In 1993, a video gamer was most likely a Sega or Nintendo fan. The two Japanese brands had dominated the fourth generation of video games with two consoles that eventually sold close to a 100 million units worldwide. As a 14 year-old Sega Mega Drive owner, I couldn’t imagine a world where I wasn’t Sega, and their mascot Sonic the Hedgehog, through and through. My friends at school all had one of these two brands hooked up to a TV at home, or if they were lucky, the more expensive Commodore Amiga, and it dominated our daily conversations. A year later I would be reading EDGE magazine and coveting the soon to be released Playstation 1. It was the pivotal moment where games grew up, luckily for me, just as I did too. Instead of leaving them behind as my older brother had, they evolved with me.

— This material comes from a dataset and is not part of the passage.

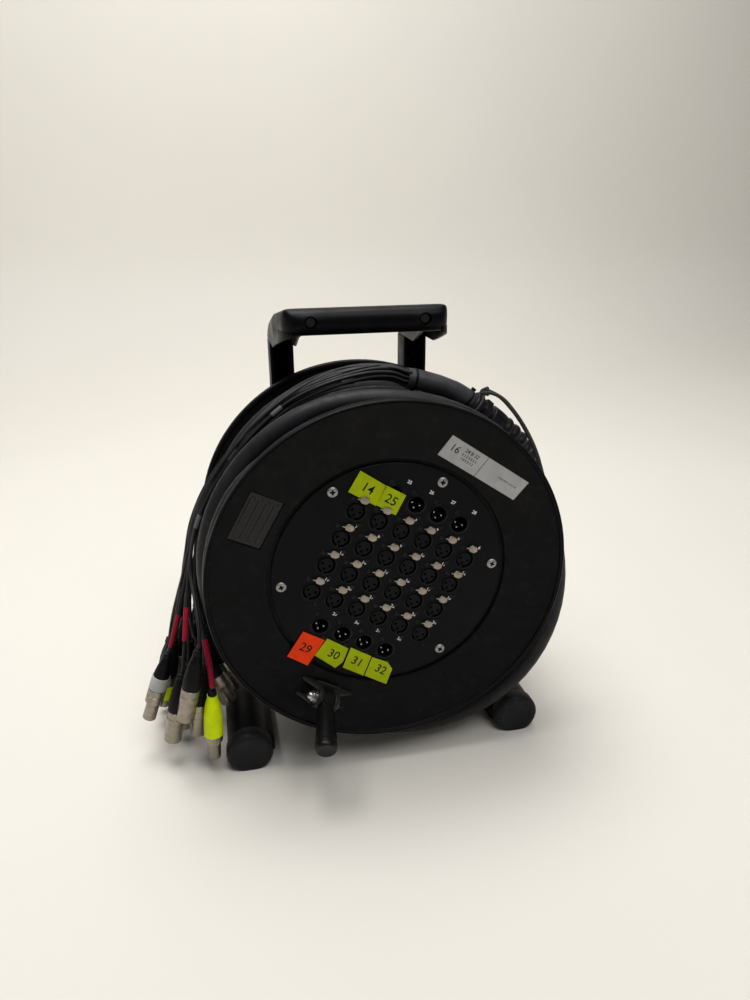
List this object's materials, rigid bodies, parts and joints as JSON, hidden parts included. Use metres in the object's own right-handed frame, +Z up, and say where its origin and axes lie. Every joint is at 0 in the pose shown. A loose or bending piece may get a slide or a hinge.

Sony Playstation marked the beginning of the fifth generation of video games and it was the first time there was a brand which wasn’t inherently aimed at children. It was then, and in my opinion still is now, the landmark gaming brand. Sony had entered the market and thought about who their gamer could be, and how to engage them in a much broader way than their competitors. All details were considered, right down to the design of the controller buttons. Gone were the ABC or brightly coloured dots of past consoles, replaced by four distinctive shapes which would go on to be widely used in their at times controversial advertising. From button up the Playstation had attitude. This was reflected in print and TV adverts throughout the 1990s which surprised, amused and scandalised, winning rafts of awards in the process. The brand poked fun at religion, sport and the world of boring adulthood with a rock’n’roll feeling never seen in the nerdy world of games. The Playstation took gaming mainstream and four generations of this console on, it and XBOX, which joined the party in 2001, are still slugging it out as the leading game brands.

Against this backdrop, 25 years after Playstation launched, Google has announced Stadia – its new gaming platform. At time of launch there isn’t much to go on beyond a name, two films, a controller and one game – Doom Eternal. The launch videos clearly give us the two part proposition. Firstly games are not just played, but also watched. We’ve watched games for millennia and video games are no different. This is hardly a wild pitch, Amazon-owned Twitch has 2.2 million gamers broadcasting their games every month and the game chat app Discord has 200 million users worldwide. Secondly, we’re at the end of the box. Gaming is finally moving to the cloud. Want to play the best games? No need for the £200 console anymore. This is a platform for the next generation of gaming where a Chrome browser or Android device is all you need. This is a simple evolution, closing the gap from light gaming on the Apple’s App Store and Google Play store to console-based hardcore gaming.

What’s clear is that games, whether being played or watched, are big business. Google is positioning Stadia at the centre of this. Protecting the 200 million signed-in users that watch gaming content on YouTube monthly, and in turn the advertising that surrounds it – where Google really makes its money. Why now and what is truly their intent? We can leave that to the internet, which has plenty of theories, but from a branding point of view it feels a little rushed and not fully baked to me. There’s a clever name, a decent pitch and then not much else. Visually it’s sporty, active and mainstream, but beyond an average logo there is no brand. No photography style, no physical brand, it’s just missing something. The videos are forgettable, under-produced affairs with cliché gamers of all ages featured, and as such you are left feeling a bit “so what?”. It has no sonic signature, the logo animation lacks punch. You don’t feel like you are looking at more than a pitch.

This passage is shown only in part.